たしかに、豆腐を冷奴でも湯豆腐でもご飯とかき混ぜて、醤油をたらしてかきこむのは、おいしい。それから、一歩すすむと、胡麻油かオリーブオイルで豆腐を炒め葱を加えて、塩をふったのを冷飯にのせる、現在のぼくの好物の一つです。醤油でもいいのだけど、オリーブオイルの時は塩にかぎるのですね。

船頭飯

これも田部父娘の献立。

>「お帰りなさい、父上」
>長屋では、娘の美代が夕餉の仕度を調えてくれていた。
>今夜の献立は、船頭飯だ。
>皮のまま四つ割りにした蕪を崩れるまでに煮込んだ味噌汁を、丼に盛った飯に
>ざぶざぶとかけただけの簡単きわまるものだが、これが驚くほどに精が付く。
>四年前に江戸へ居着くまで六年の間、まだ幼い娘を連れて諸国を流浪していた
>当時に立ち寄った、西国の漁村で教わった料理だった。
>飯に汁をかけるのは「みそがつく」と言って、炭坑などの危険と隣り合わせの
>現場では殊の外に嫌われるが、蕪を切り割って煮崩れさせた味噌汁だけで何杯
>でも食べられ、おまけに体力が付くことから、船上での手軽な賄い飯として
>重宝されていた。味噌は沸騰させると旨みが損なわれるが、船頭飯に仕立てる
>ときは煮込んだほうがむしろ良い。
>「旨そうだの」
>膳に就いた伊織は、久しぶりの芳香に目を細めた。

まあ、これも旨い。出汁を魚の骨でとったりすると特に旨い。蕪の代わりに、トマトでやっても(缶詰のトマトなんか最高)においしい。トマトの味噌汁は、冬は熱いのを、夏は、冷蔵庫で冷して冷飯にかけると、これまた、絶品なんです。
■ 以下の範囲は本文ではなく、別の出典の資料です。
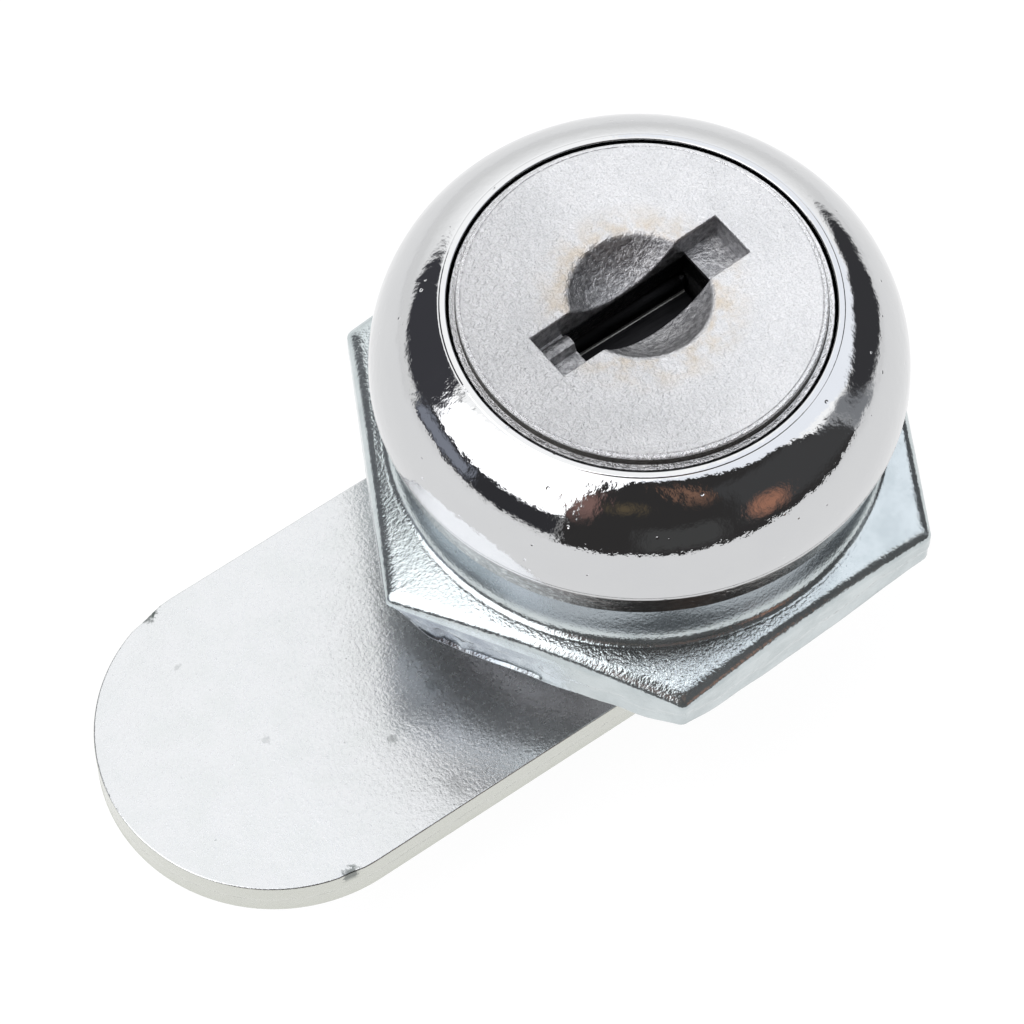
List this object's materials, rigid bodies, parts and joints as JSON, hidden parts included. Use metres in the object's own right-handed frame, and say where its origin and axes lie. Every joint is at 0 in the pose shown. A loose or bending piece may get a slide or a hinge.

池波は、指示して妻に料らせていたようだけど、牧の場合は、男の手料理であるのが、この一汁一菜どころか、ぶっかけ飯であるのを見ても明白。

前回書いた根深汁で思い出した。池波の剣客商売に息子の剣客が独身時代の飯が毎日根深汁とご飯のみだった。通いの婆様につくってもらっても、こうシンプルなのは、秋山大治郎が貧乏だったからです。でも田沼のお抱え剣術師範となって、田沼の娘と所帯をもってからは、こんな独身簡単飯とは、おさらばなのですね。その田沼時代から、松平定信の保守反動時代を経て、水戸の幕末保守反動政治家徳川斉昭が「保守門閥派」を抵抗勢力として排除して、藩主に治まった年からこの物語ははじまっているのです。

というところで今夜はおしまい。